To do:
Copy the records below exactly as they appear.

• • •

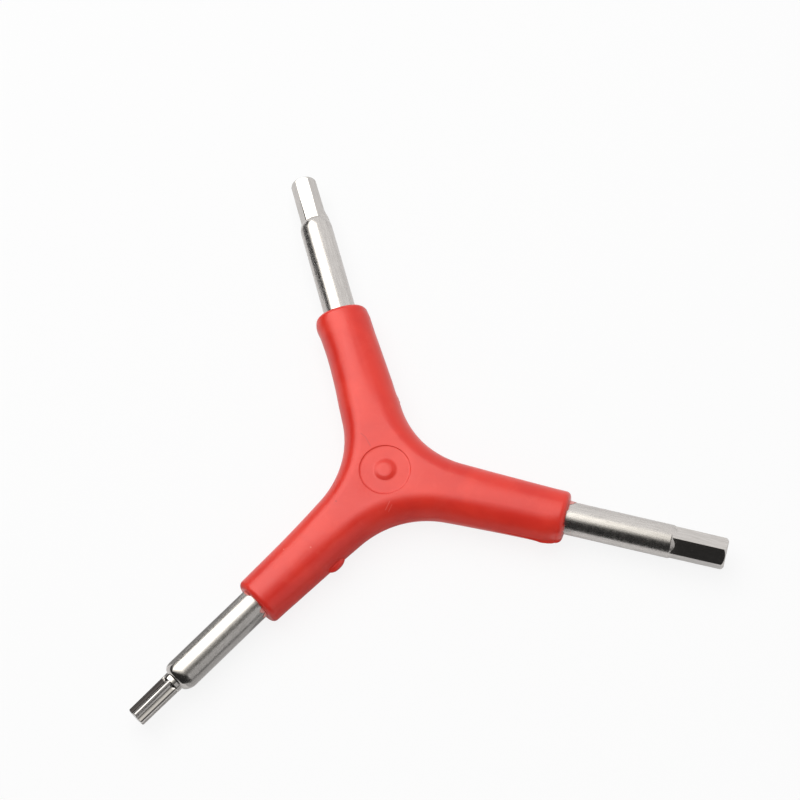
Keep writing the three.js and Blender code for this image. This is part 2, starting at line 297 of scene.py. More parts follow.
# Degrees either side of a hexagon's corner where a ring has points, and the step between them
CORNER_FAN = (-3.2, -2.3, -1.8, -1.4, -1.1, -0.8, -0.5, -0.2, 0.2, 0.5, 0.8, 1.1, 1.4, 1.8, 2.3, 3.2)
BETWEEN_CORNERS = 1.5


def hexagon_angles(turn):
    """Angles that crowd round each corner of a hexagon and are even between them."""
    crowded = []
    for k in range(6):
        corner = math.radians(90 + turn + 60 * k)
        crowded.extend((corner + math.radians(off)) % FULL_TURN for off in CORNER_FAN)
    crowded.sort()
    out = []
    for i, low in enumerate(crowded):
        high = crowded[i + 1] if i + 1 < len(crowded) else crowded[0] + FULL_TURN
        steps = max(1, round(math.degrees(high - low) / BETWEEN_CORNERS))
        out.extend(low + (high - low) * s / steps for s in range(steps))
    return np.array(out)


# Spans of a key's rings: where each ends, and the step in it. They start at the hidden end.
WING_FINE = 2.4
BARE_ROD = 36.0
HIDDEN_SPANS = (
    (WING_START, 0.8), (WING_START + WING_FINE, 0.2), (WING_END - WING_FINE, 1.0), (WING_END, 0.2),
    (BARE_ROD, 3.0),
)


def key_reaches(*spans):
    """The reaches of a key's rings: the spans that all keys share, then the given ones."""
    low = INNER_END + INNER_CHAMFER
    out = []
    for high, step in HIDDEN_SPANS + spans:
        count = max(1, round((high - low) / step))
        out.extend(low + (high - low) * i / count for i in range(count))
        low = high
    out.append(low)
    return out


def key(name, arm, reaches, angles, radius_at, shoulder, aside=0.0):
    """A key from its rings; aside is how far the tip stands off the rod's axis."""
    def tip_share(reach):
        return smooth(shoulder, shoulder + TIP_BLEND, reach)

    edge = radius_at(TIP_END)
    rings = [(INNER_END, np.full_like(angles, ROD_RADIUS - INNER_CHAMFER))]
    rings.extend((reach, radius_at(reach)) for reach in reaches)
    rings.extend((TIP_END - before, edge - inside) for before, inside in FACE_RINGS)
    rings.append((TIP_END, edge * FACE_INNER_SHARE))
    points = np.array([
        place(arm, reach, radius * np.cos(angles) + aside * tip_share(reach), radius * np.sin(angles))
        for reach, radius in rings
    ])
    shell = Shell()
    shell.grid(points, closed=True)
    shell.fan(points[-1], place(arm, TIP_END, aside, 0.0))
    shell.fan(points[0], place(arm, INNER_END, 0.0, 0.0))
    item = shell.build(name)
    ahead, across = arm_axes(arm)
    spots = vertices_of(item)
    along = spots @ ahead
    tip = tip_share(along)
    store(item, "along", along)
    store(item, "across", spots @ across - aside * tip)
    store(item, "up", spots[:, 2] - AXIS_HEIGHT)
    store(item, "tip", tip)
    return item


def large_hex_key():
    angles = hexagon_angles(LARGE_TURN)
    body = hexagon_radius(angles, LARGE_APOTHEM, LARGE_ROUND, LARGE_TURN)
    step_start = LARGE_SHOULDER - LARGE_STEP_LENGTH

    def radius_at(reach):
        if reach < step_start:
            return rod_with_wings(reach, angles)
        cone = 0.0
        if reach <= LARGE_CONE_END:
            share = np.clip((reach - LARGE_SHOULDER) / (LARGE_CONE_END - LARGE_SHOULDER), 0.0, 1.0)
            cone = ROD_RADIUS - (ROD_RADIUS - LARGE_APOTHEM + LARGE_SINK) * share
            cone = cone - LARGE_STEP * smooth(step_start, LARGE_SHOULDER, reach)
        taper = 1 - LARGE_TAPER * smooth(LARGE_SHOULDER, TIP_END, reach)
        cap = ROD_RADIUS - end_drop(reach, LARGE_END_LENGTH, LARGE_END_DROP)
        return np.maximum(cone, np.minimum(body * taper, cap))

    reaches = key_reaches(
        (LARGE_SHOULDER - 2 * LARGE_STEP_LENGTH, 2.5), (LARGE_CONE_END + 0.1, 0.035),
        (TIP_END - 1.0, 0.8), (TIP_END - 0.05, 0.05),
    )
    return key("hex_key_large_bar", 0, reaches, angles, radius_at, LARGE_SHOULDER)


def small_hex_key():
    angles = hexagon_angles(SMALL_TURN)
    body = hexagon_radius(angles, SMALL_APOTHEM, SMALL_ROUND, SMALL_TURN)
    corner = SMALL_APOTHEM / math.cos(SIXTH_TURN / 2)
    beside = smooth(FLARE_FAR, FLARE_NEAR, apart(angles, math.radians(FLARE_CORNER + SMALL_TURN)))

    def radius_at(reach):
        if reach < SMALL_SHOULDER:
            return rod_with_wings(reach, angles)
        step = 0.0
        if reach < SMALL_SHOULDER_END:
            step = rounded_step(reach, SMALL_SHOULDER, SMALL_SHOULDER_END, SMALL_APOTHEM - SMALL_SINK)
        taper = SMALL_SCALE - SMALL_TAPER * smooth(SMALL_SHOULDER_END, TIP_END, reach)
        cap = SMALL_CAP_SHARE * corner - end_drop(reach, SMALL_END_LENGTH, SMALL_END_DROP)
        flare = FLARE * smooth(FLARE_GONE, FLARE_FULL, reach) * beside
        return np.maximum(step, np.minimum(body * taper + flare, cap + flare))

    reaches = key_reaches(
        (SMALL_SHOULDER, 2.5), (SMALL_SHOULDER_END - 0.8, 0.08), (SMALL_SHOULDER_END + 0.02, 0.02),
        (FLARE_FINE_END, 0.3), (TIP_END - 1.0, 0.8), (TIP_END - 0.05, 0.05),
    )
    return key("hex_key_small_bar", 1, reaches, angles, radius_at, SMALL_SHOULDER)


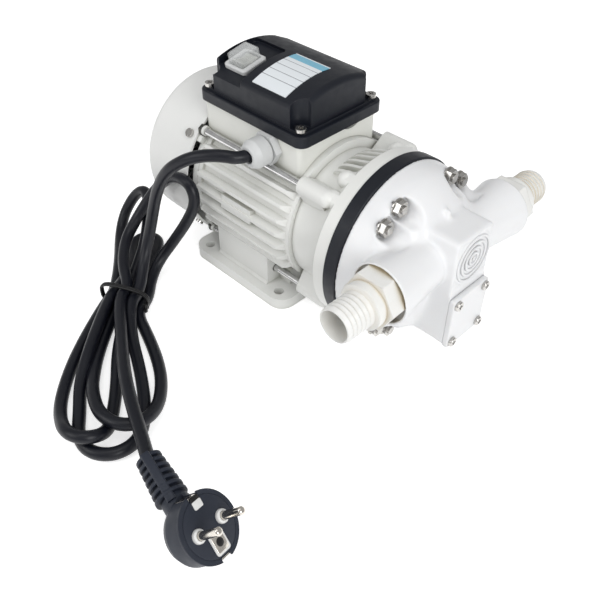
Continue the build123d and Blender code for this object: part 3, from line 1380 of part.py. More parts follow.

• • •

Reply:
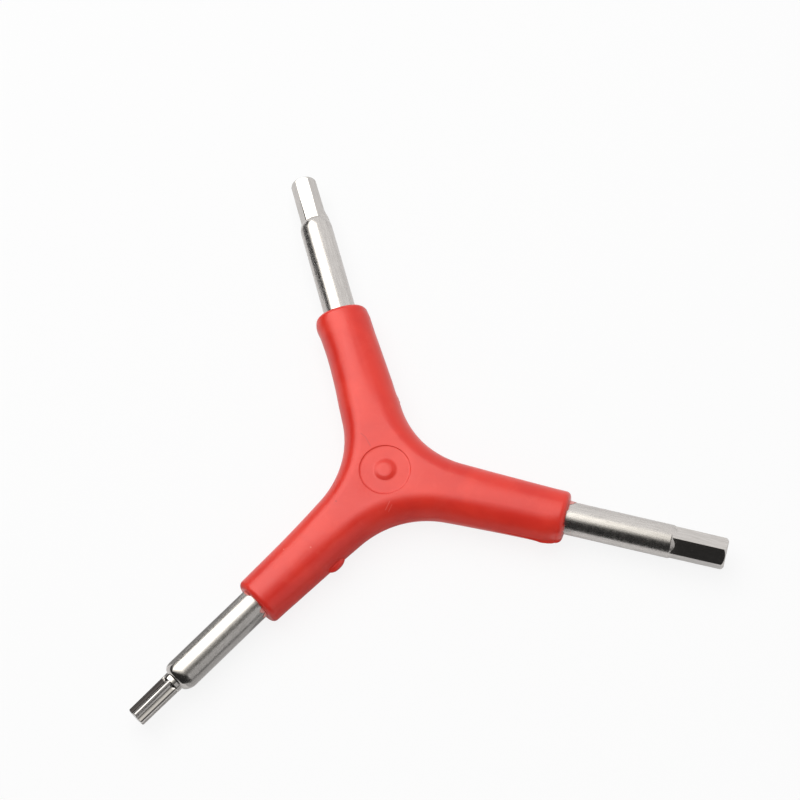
Keep writing the three.js and Blender code for this image. This is part 2, starting at line 297 of scene.py. More parts follow.
# Degrees either side of a hexagon's corner where a ring has points, and the step between them
CORNER_FAN = (-3.2, -2.3, -1.8, -1.4, -1.1, -0.8, -0.5, -0.2, 0.2, 0.5, 0.8, 1.1, 1.4, 1.8, 2.3, 3.2)
BETWEEN_CORNERS = 1.5


def hexagon_angles(turn):
    """Angles that crowd round each corner of a hexagon and are even between them."""
    crowded = []
    for k in range(6):
        corner = math.radians(90 + turn + 60 * k)
        crowded.extend((corner + math.radians(off)) % FULL_TURN for off in CORNER_FAN)
    crowded.sort()
    out = []
    for i, low in enumerate(crowded):
        high = crowded[i + 1] if i + 1 < len(crowded) else crowded[0] + FULL_TURN
        steps = max(1, round(math.degrees(high - low) / BETWEEN_CORNERS))
        out.extend(low + (high - low) * s / steps for s in range(steps))
    return np.array(out)


# Spans of a key's rings: where each ends, and the step in it. They start at the hidden end.
WING_FINE = 2.4
BARE_ROD = 36.0
HIDDEN_SPANS = (
    (WING_START, 0.8), (WING_START + WING_FINE, 0.2), (WING_END - WING_FINE, 1.0), (WING_END, 0.2),
    (BARE_ROD, 3.0),
)


def key_reaches(*spans):
    """The reaches of a key's rings: the spans that all keys share, then the given ones."""
    low = INNER_END + INNER_CHAMFER
    out = []
    for high, step in HIDDEN_SPANS + spans:
        count = max(1, round((high - low) / step))
        out.extend(low + (high - low) * i / count for i in range(count))
        low = high
    out.append(low)
    return out


def key(name, arm, reaches, angles, radius_at, shoulder, aside=0.0):
    """A key from its rings; aside is how far the tip stands off the rod's axis."""
    def tip_share(reach):
        return smooth(shoulder, shoulder + TIP_BLEND, reach)

    edge = radius_at(TIP_END)
    rings = [(INNER_END, np.full_like(angles, ROD_RADIUS - INNER_CHAMFER))]
    rings.extend((reach, radius_at(reach)) for reach in reaches)
    rings.extend((TIP_END - before, edge - inside) for before, inside in FACE_RINGS)
    rings.append((TIP_END, edge * FACE_INNER_SHARE))
    points = np.array([
        place(arm, reach, radius * np.cos(angles) + aside * tip_share(reach), radius * np.sin(angles))
        for reach, radius in rings
    ])
    shell = Shell()
    shell.grid(points, closed=True)
    shell.fan(points[-1], place(arm, TIP_END, aside, 0.0))
    shell.fan(points[0], place(arm, INNER_END, 0.0, 0.0))
    item = shell.build(name)
    ahead, across = arm_axes(arm)
    spots = vertices_of(item)
    along = spots @ ahead
    tip = tip_share(along)
    store(item, "along", along)
    store(item, "across", spots @ across - aside * tip)
    store(item, "up", spots[:, 2] - AXIS_HEIGHT)
    store(item, "tip", tip)
    return item


def large_hex_key():
    angles = hexagon_angles(LARGE_TURN)
    body = hexagon_radius(angles, LARGE_APOTHEM, LARGE_ROUND, LARGE_TURN)
    step_start = LARGE_SHOULDER - LARGE_STEP_LENGTH

    def radius_at(reach):
        if reach < step_start:
            return rod_with_wings(reach, angles)
        cone = 0.0
        if reach <= LARGE_CONE_END:
            share = np.clip((reach - LARGE_SHOULDER) / (LARGE_CONE_END - LARGE_SHOULDER), 0.0, 1.0)
            cone = ROD_RADIUS - (ROD_RADIUS - LARGE_APOTHEM + LARGE_SINK) * share
            cone = cone - LARGE_STEP * smooth(step_start, LARGE_SHOULDER, reach)
        taper = 1 - LARGE_TAPER * smooth(LARGE_SHOULDER, TIP_END, reach)
        cap = ROD_RADIUS - end_drop(reach, LARGE_END_LENGTH, LARGE_END_DROP)
        return np.maximum(cone, np.minimum(body * taper, cap))

    reaches = key_reaches(
        (LARGE_SHOULDER - 2 * LARGE_STEP_LENGTH, 2.5), (LARGE_CONE_END + 0.1, 0.035),
        (TIP_END - 1.0, 0.8), (TIP_END - 0.05, 0.05),
    )
    return key("hex_key_large_bar", 0, reaches, angles, radius_at, LARGE_SHOULDER)


def small_hex_key():
    angles = hexagon_angles(SMALL_TURN)
    body = hexagon_radius(angles, SMALL_APOTHEM, SMALL_ROUND, SMALL_TURN)
    corner = SMALL_APOTHEM / math.cos(SIXTH_TURN / 2)
    beside = smooth(FLARE_FAR, FLARE_NEAR, apart(angles, math.radians(FLARE_CORNER + SMALL_TURN)))

    def radius_at(reach):
        if reach < SMALL_SHOULDER:
            return rod_with_wings(reach, angles)
        step = 0.0
        if reach < SMALL_SHOULDER_END:
            step = rounded_step(reach, SMALL_SHOULDER, SMALL_SHOULDER_END, SMALL_APOTHEM - SMALL_SINK)
        taper = SMALL_SCALE - SMALL_TAPER * smooth(SMALL_SHOULDER_END, TIP_END, reach)
        cap = SMALL_CAP_SHARE * corner - end_drop(reach, SMALL_END_LENGTH, SMALL_END_DROP)
        flare = FLARE * smooth(FLARE_GONE, FLARE_FULL, reach) * beside
        return np.maximum(step, np.minimum(body * taper + flare, cap + flare))

    reaches = key_reaches(
        (SMALL_SHOULDER, 2.5), (SMALL_SHOULDER_END - 0.8, 0.08), (SMALL_SHOULDER_END + 0.02, 0.02),
        (FLARE_FINE_END, 0.3), (TIP_END - 1.0, 0.8), (TIP_END - 0.05, 0.05),
    )
    return key("hex_key_small_bar", 1, reaches, angles, radius_at, SMALL_SHOULDER)


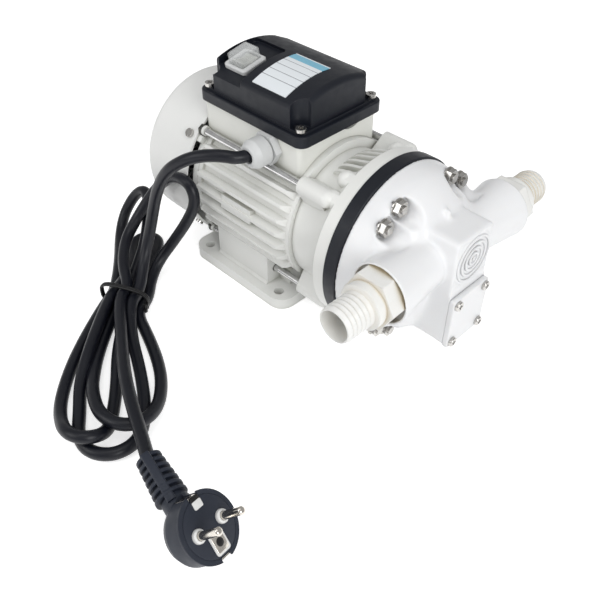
Continue the build123d and Blender code for this object: part 3, from line 1380 of part.py. More parts follow.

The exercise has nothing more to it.